Multiple banks are also under investigation in the currency probe, which was made public in 2013. U.S., Swiss, and British civil authorities fined six banks in November including HSBC $4.3 billion for failing to stop traders from trying to manipulate the largely unregulated $5-trillion-a-day foreign exchange market.
The newly released HSBC Swiss client list included royalty such as Morocco's King Mohammed, politicians, corporate executives including former Santander (SAN.MC) chairman Emilio Botin, who died last year, and wealthy families, the ICIJ said. A spokesman for the Moroccan royal palace declined to comment.
Uruguayan football player Diego Forlan, who was also on the list, on Monday denied evading taxes by hiding money in Swiss accounts with HSBC.
The documents also listed arms dealers, people linked to former dictators and traffickers in blood diamonds, and several individuals on the current U.S. sanctions list, including Gennady Timchenko, an associate of Russian President Vladimir Putin. Timchenko's Volga Group declined to comment.
"We acknowledge and are accountable for past compliance and control failures," HSBC said late on Sunday after news outlets published the allegations about its Swiss private bank.
The Guardian and other media cited documents obtained by the ICIJ via French newspaper Le Monde.
HSBC said that its Swiss arm had not been fully integrated into HSBC after its purchase in 1999, allowing "significantly lower" standards of compliance and due diligence to persist.
The Guardian asserted that the files showed HSBC's Swiss bank routinely allowed clients to withdraw "bricks" of cash, often in foreign currencies which were of little use in Switzerland.
HSBC also marketed schemes which were likely to enable wealthy clients to avoid European taxes and colluded with some to conceal undeclared accounts from domestic tax authorities, the Guardian said.
The reports began a political debate in Britain ahead of a parliamentary election in May. Margaret Hodge, a senior Labour Party MP, said British tax authorities had done too little and that a panel of MPs would open an inquiry.
"All the other countries have collected much more," Hodge told BBC Radio on Monday. "We are never assertive enough, aggressive enough to protect the taxpayer."
David Gauke, a Conservative MP and a junior minister in the finance ministry, criticised HSBC and said the case lifted the lid on poor banking behaviour at the time.
The HSBC client data were supplied by Herve Falciani, a former IT employee of HSBC's Swiss private bank, HSBC said. HSBC said Falciani downloaded details of accounts and clients at the end of 2006 and early 2007. French authorities have obtained data on thousands of the customers and shared them with tax authorities elsewhere, including Argentina.
Switzerland has charged Falciani with industrial espionage and breaching the country's secrecy laws. Falciani could not be reached for comment on Monday but has previously told Reuters he is a whistleblower trying to help governments track down citizens who used Swiss accounts to evade tax.

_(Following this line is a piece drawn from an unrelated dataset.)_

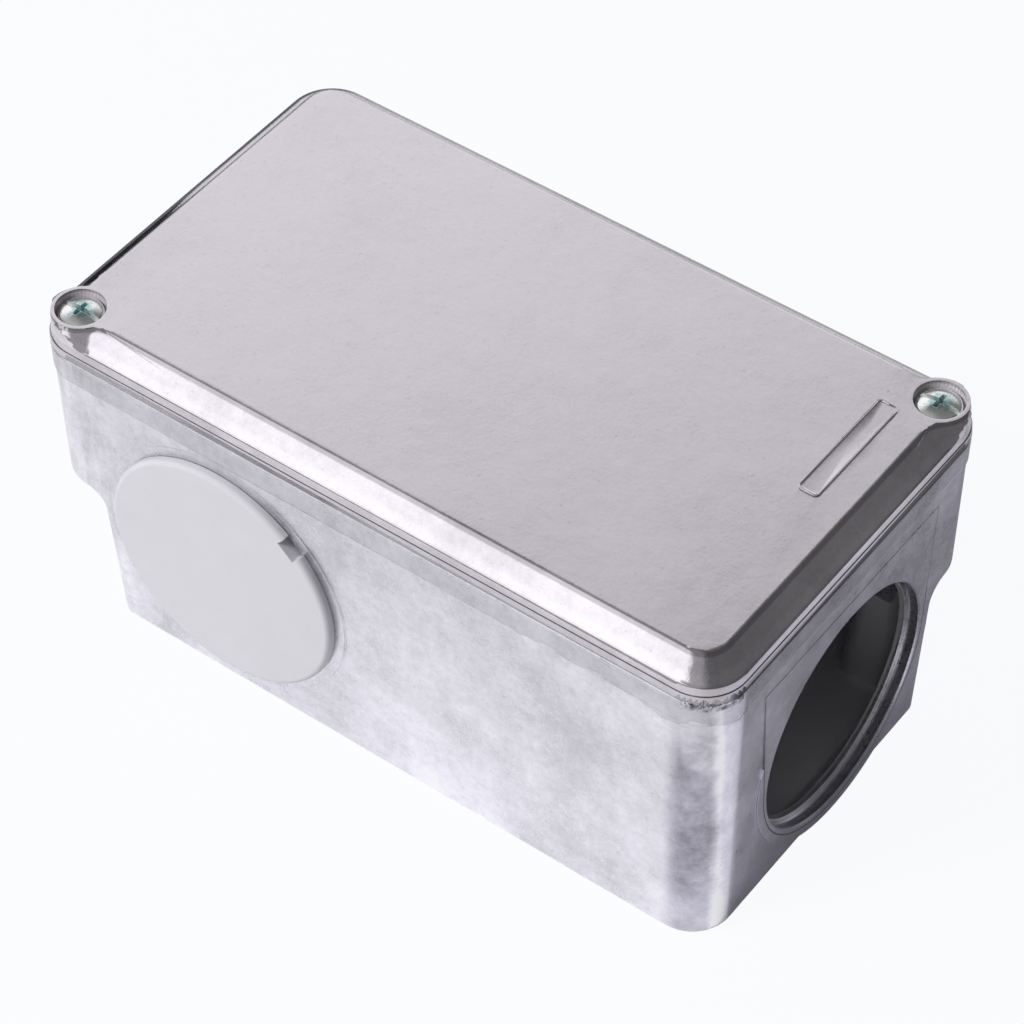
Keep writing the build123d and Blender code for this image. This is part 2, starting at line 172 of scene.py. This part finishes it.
def castAluminium(name, colour, roughness, onCover):
    material, tree, shader, inMm = startMaterial(name)
    s, c = tumbled, casting
    x, y, z = (Sum(tree, out) for out in addNode(tree, "ShaderNodeSeparateXYZ", None, {0: inMm}).outputs)
    cloud = noise(tree, inMm, s["cloud"], 7.0, 0.86, seed=3.1)
    streak = noise(tree, inMm, s["streak"], 4.0, 0.6, stretch=(1, 1, 5), seed=8.7)
    speck = noise(tree, inMm, s["speck"], 2.0, seed=1.3)
    grit = noise(tree, inMm, s["grit"], 2.0, seed=5.9)
    wave = noise(tree, inMm, s["wave"], 3.0, seed=2.2)
    tone = cloud * s["cloudOnCover" if onCover else "cloudOnBox"] + 1.0
    tone = tone * (speck.ease(0.12, 0.26, 0.0, -s["speckShare"]) + 1.0)
    seam = abs(z - c["seam"]).ease(1.5, 0.6) * abs(x).ease(74.1, 74.4)  # painted shade in the seam at the two ends
    tone = tone * (seam * -0.4 + 1.0)
    pastX, pastY = abs(x) - (c["halfLength"] - c["corner"]), abs(y) - (c["halfWidth"] - c["corner"])
    overX, overY = pastX.most(0.0), pastY.most(0.0)
    reach = (overX * overX + overY * overY).math("SQRT")  # how far out in the rounded outline
    relief = grit * 0.010 + wave * 0.045
    atEnd = abs(x).ease(73.3, 73.9)
    level = None
    radius = abs(x).ease(73.0, 73.6, s["edgeRadius"], s["padEdgeRadius"])
    fromAxis = fromScrew(x, y)
    atTower = (x * y).above(0.0)                                # the two corners that hold screws
    if onCover:
        dipped = fromAxis.ease(c["towerRadius"], c["dipReach"], c["towerRim"], c["panel"])
        brow = dipped * atTower + (atTower * -c["panel"] + c["panel"])
        drop = brow - z                                         # how far below the panel's edge
        line = drop.ease(0.03, 0.12) * drop.ease(0.80, 0.50)
        tone = tone * (line * -0.36 + 1.0)                      # painted dark reflection along the panel's edge
        split = abs(z - c["coverSplit"] - wave * 0.25)
        tone = tone * split.ease(0.0, 0.18, 0.80, 1.0)
        tone = tone * z.ease(68.8, 69.0, 0.92, 1.0)             # the flange is darker than the slope
        # painted highlight along the slope's foot
        tone = tone * (z.ease(70.6, 69.6) * z.above(69.0) * 0.10 + 0.97)
        # painted light on the upper flange at the two ends
        tone = tone * (atEnd * z.ease(67.2, 67.5) * z.below(c["slopeFoot"] - 0.1) * 0.15 + 1.0)
        level = fromAxis.ease(c["dipReach"] + 0.8, c["dipReach"]) * drop.below(0.05) * atTower * 0.95
        brushed = noise(tree, inMm, 0.7, 3.0, 0.7, stretch=(1, 1, 6), seed=12.0)
        polished = z.ease(69.0, 69.4) * z.ease(72.4, 72.0) * (pastX.least(pastY)).ease(0.0, 1.0)
        relief = relief + polished * brushed * 0.03             # the near corners' slope is streaky
        radius = abs(z - c["slopeFoot"]).ease(0.5, 0.3, s["edgeRadius"], s["footRadius"])
        radius = radius + x.ease(-69.2, -70.2) * z.above(72.3) * s["endSoftness"]
        # painted shade: the flange at the two ends takes the purple-grey shade tint
        shadeAndSmudgeMask = atEnd * z.below(c["slopeFoot"]) * 0.6
    else:
        blotch = noise(tree, inMm, s["blotch"], 3.0, 0.6, seed=9.4)
        smear = noise(tree, inMm, s["smear"], 3.0, 0.7, seed=7.3)
        cornerSmudgeAndDarkReflection = (pastX + blotch * 3.0).ease(-2.5, 1.5) * (pastX + blotch * 2.0).ease(7.6, 5.4)
        cornerSmudgeAndDarkReflection = cornerSmudgeAndDarkReflection * y.below(-20.0) * x.above(0.0)
        cornerSmudgeAndDarkReflection = cornerSmudgeAndDarkReflection * (z + blotch * 30.0).ease(58.0, 44.0, 0.25, 1.0)
        cornerSmudgeAndDarkReflection = cornerSmudgeAndDarkReflection * (z + blotch * 20.0).ease(2.0, 16.0, 0.45, 1.0)
        tone = tone * (cornerSmudgeAndDarkReflection * (blotch * 1.1 + smear * 0.5 - 0.34) + 1.0)  # painted dark reflection on the near corner, mottled with smudges
        # painted highlight: a pale band on the end walls beside the front corners; painted shade darkens
        # the end walls
        pale = pastX.ease(5.6, 7.0) * y.ease(-33.6, -34.6)
        tone = tone * (pale * 0.38 + 1.0) * (atEnd * -0.10 + 1.0)
        # painted light: the end walls lighter towards the back, the whole box lighter towards the +X end
        tone = tone * (atEnd * y.ease(-5.0, 30.0) * 0.28 + 1.0) * x.ease(-20.0, 60.0, 0.95, 1.05)
        shadeAndSmudgeMask = (cornerSmudgeAndDarkReflection + atEnd).least(1.0)
        above = (z - c["entryLevel"]).most(0.0)
        below = (z - c["entryLevel"]).least(0.0)
        padEdge = (y * y + below * below).math("SQRT") - above * c["padSpread"] - c["padRadius"]
        padLine = abs(padEdge).ease(0.20, 0.08) * z.below(c["padTop"]) * abs(x).above(71.5)
        tone = tone * (padLine * z.ease(46.0, 36.0, -0.60, -0.72) + 1.0)  # painted shade: a thin dark line along the pad's edge
        flank = (abs(x) - z * c["endLean"]).above(c["endWall"]) * abs(x).below(c["endFace"])
        flank = flank * padEdge.above(0.8) * z.below(c["flankTop"])
        tone = tone * (flank * -0.5 + 1.0)                      # painted shade on the pad's low flank, dimming its reflection to the wall's tone
        tone = tone * (streak * s["streakShare"] + 1.0)
        # painted reflection: the walls lighter towards the foot, darker towards the rim
        tone = tone * z.ease(62.0, 10.0, 0.90, 1.02)
        far = x.ease(-54.0, -64.0)
        tone = tone * (far * (streak * 1.1 + 0.08) + 1.0)
        wobble = noise(tree, inMm, 11.0, 3.0, seed=6.6) * (x.ease(5.0, 45.0) * y.below(-30.0) * 9.0)
        drop = z - c["dieLine"] - wobble
        tone = tone * drop.ease(-0.5, 0.35, 1.0, 0.84)          # the rim band above the die line is darker than the wall
        tone = tone * z.ease(64.2, 64.6, 1.0, 1.12)             # and its edge gets a painted highlight
        tone = tone * abs(drop).ease(0.0, 0.28, 0.86, 1.0)
        # painted shade low on the end pads, towards the foot
        tone = tone * (abs(x).ease(73.8, 74.2) * z.ease(12.0, 3.0) * -0.2 + 1.0)
        relief = relief + abs(drop).ease(0.0, 0.45, 0.05, 0.0)
        nearCorner = x.above(67.5) * y.below(-34.5)
        flash = nearCorner * z.ease(63.2, 63.9) * z.ease(65.2, 64.9)
        bead = noise(tree, inMm, 1.5, 2.0, seed=4.4)
        relief = relief + flash * bead * 0.9
        # the flash is real relief; its bright and dark spots are painted highlights and shade following
        # that relief
        tone = tone * (flash * (bead * 2.4 - 0.18) + 1.0)
    # the purple-grey tint paints shade on the end walls and dark reflection on the near corner
    plain, shadeAndSmudgeTint = (addNode(tree, "ShaderNodeVectorMath", {"operation": "SCALE"},
                             {0: srgb(code)[:3], "Scale": tone.socket}).outputs[0]
                     for code in (colour, s["shadeAndSmudgeTint"]))
    outside = addNode(tree, "ShaderNodeMix", {"data_type": "RGBA"},
                      {0: (shadeAndSmudgeMask * s["shadeAndSmudgeTintShare"]).socket, 6: plain, 7: shadeAndSmudgeTint}).outputs[2]
    recess = abs(x).above(c["recessX"]) * abs(y).above(c["recessY"]) * z.below(c["recessTop"]) * atTower
    well = fromAxis.below(c["wellReach"]) * z.above(c["seatLevel"]) * atTower
    inside = (reach - z * c["draft"]).below(c["insideReach"])   # the walls lean in towards the foot
    inside = inside * z.above(1.0) * z.below(c["roofLevel"]) * (recess + well).below(0.5)
    skin = addNode(tree, "ShaderNodeMix", {"data_type": "RGBA"},
                   {0: inside.socket, 6: outside, 7: srgb(s["inside"])})
    tree.links.new(skin.outputs[2], shader.inputs["Base Color"])
    satin = cloud * s["satinShare"] + roughness
    if onCover:  # the slope and its edges are rubbed brighter than the panel, the screw wells are as cast
        satin = satin * drop.ease(0.15, 0.02, 0.5, 1.0) + well * z.below(72.0) * 0.25
    rough = addNode(tree, "ShaderNodeMix", None,
                    {0: inside.socket, 2: satin.socket, 3: s["insideRoughness"]})
    tree.links.new(rough.outputs[0], shader.inputs["Roughness"])
    dull = (inside * (1.0 - s["insideMetal"])).most(well * z.below(71.8) * 0.5)
    tree.links.new((dull * -1.0 + 1.0).socket, shader.inputs["Metallic"])
    surface(tree, shader, relief, 1.0, radius, level)
    return material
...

HSBC said it was cooperating with authorities investigating tax matters. Authorities in France, Belgium and Argentina have said they are investigating.
HSBC said the Swiss private banking industry, long known for its secrecy, operated differently in the past and this may have resulted in HSBC having had "a number of clients that may not have been fully compliant with their applicable tax obligations."

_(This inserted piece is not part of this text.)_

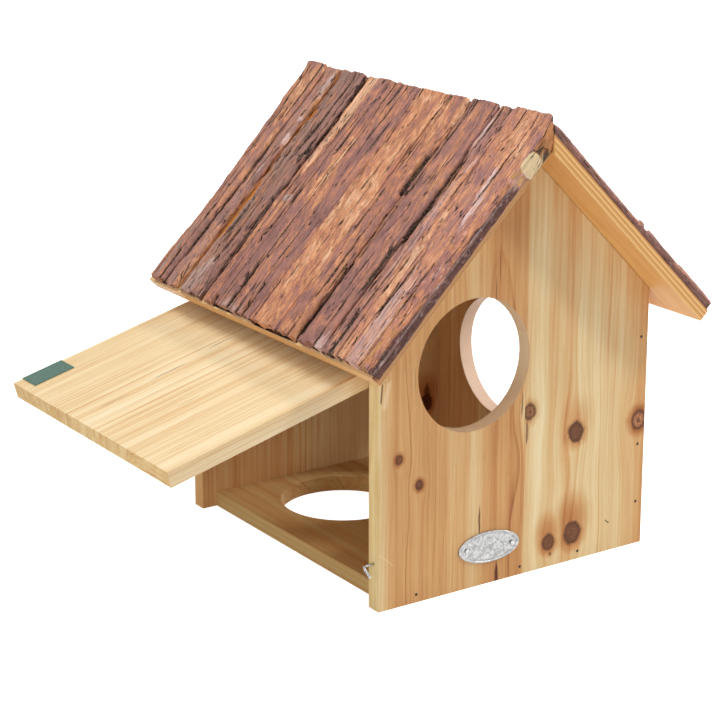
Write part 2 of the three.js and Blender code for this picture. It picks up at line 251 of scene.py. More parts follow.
class Knot(NamedTuple):
    """A knot's place in its board's face and its radius, in mm, and how its parts show.
    A half knot lies on one side of the glued seam."""

    across: float
    along: float
    radius: float
    dark: float = 1.0
    halo: float = 1.0
    heart: float = 0.0
    cone: float = 0.0
    side: int = 0


class Streak(NamedTuple):
    """A thin dark mark along the grain: a crack or a resin streak. Width is half its own."""

    across: float
    low: float
    high: float
    width: float
    dark: float = 0.8


class Scratch(NamedTuple):
    """A short straight mark at an angle in degrees to the grain, dark or pale."""

    across: float
    along: float
    angle: float
    half_length: float
    width: float
    share: float
    tone: tuple


# The wood's tones, from cream sapwood to the brown of late rings, by share
WOOD_TONES = [
    (0.0, colour(255, 238, 202)), (0.2, colour(247, 221, 175)), (0.35, colour(236, 204, 153)),
    (0.53, colour(226, 176, 120)), (0.76, colour(206, 146, 92)), (1.0, colour(160, 96, 56)),
]
# Late wood by share of a year's ring
RING_STOPS = [(0.0, 0.3), (0.16, 0.0), (0.5, 0.08), (0.78, 0.5), (0.93, 1.0), (1.0, 0.4)]
KNOT_HALO = colour(172, 100, 50)
KNOT_DARK = colour(66, 34, 24)
KNOT_BROWN = colour(124, 78, 52)
KNOT_HEART = colour(214, 150, 104)
CRACK = colour(84, 34, 26)
PALE_MARK = colour(250, 226, 188)
DARK_MARK = colour(84, 66, 40)
SPLIT_MARK = colour(104, 62, 40)
NO_SHADE = colour(255, 255, 255)
GABLE_SHADE = colour(246, 248, 246)
FLOOR_SHADE = colour(222, 219, 205)
END_SHADE = colour(242, 230, 210)
SIDE_SHADE = colour(255, 252, 236)
FLAP_END_SHADE = colour(244, 232, 204)
FLAP_SIDE_SHADE = colour(246, 245, 248)
# The entrances' walls: paler, partly their cut grain and partly painted light
WALL_TAN_PAINTED_LIGHT = colour(240, 216, 182)
WALL_PINK_PAINTED_LIGHT = colour(255, 232, 214)
WALL_SHARE = 0.7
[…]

Its private bank, especially its Swiss arm, had undergone "a radical transformation" in recent years, it said in a detailed four-page statement.
HSBC shares closed 1.6 percent lower on Monday, in line with a drop in the broader European banking index .SX7P.
HSBC's Swiss private bank was largely acquired as part of its purchase of Republic National Bank of New York and Safra Republic Holdings, a U.S. private bank.